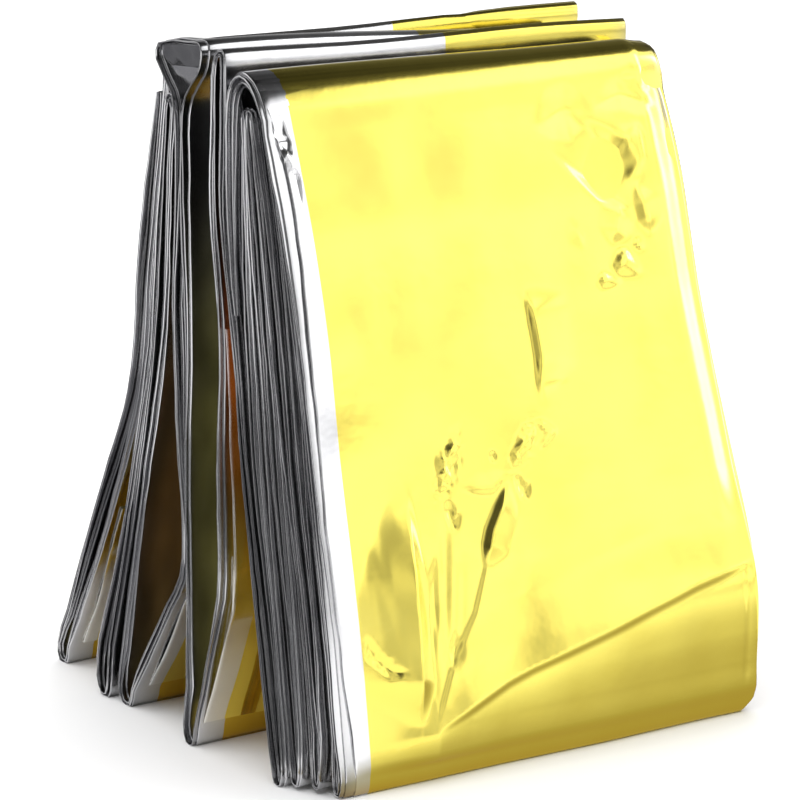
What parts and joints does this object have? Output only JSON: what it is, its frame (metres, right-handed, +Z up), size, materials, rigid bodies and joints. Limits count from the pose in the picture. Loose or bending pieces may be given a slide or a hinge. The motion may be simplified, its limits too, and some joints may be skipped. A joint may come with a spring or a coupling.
{
  "type": "emergency foil blanket",
  "caption": "Folded gold and silver film blanket, a strip folded back and forth and stood up like a fan.",
  "frame": {"origin": "middle of the footprint, on the surface that the folds stand on", "axes": "+X along the strip's width from the left end to the right end, +Y from the front leaf to the back leaf, +Z up"},
  "size_m": [0.0966, 0.0996, 0.1237],
  "materials": {
    "gold_silver_film": "mirror-bright metallised film, gold on one side and silver on the other"
  },
  "bodies": {
    "root": {"foil_blanket": "gold_silver_film"}
  },
  "joints": []
}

☆ ☆ ☆

■ Directions
Locate all lines in the listing above with the word "joints" and copy them.

■ Answer to the task
What parts and joints does this object have? Output only JSON: what it is, its frame (metres, right-handed, +Z up), size, materials, rigid bodies and joints. Limits count from the pose in the picture. Loose or bending pieces may be given a slide or a hinge. The motion may be simplified, its limits too, and some joints may be skipped. A joint may come with a spring or a coupling.
  "joints": []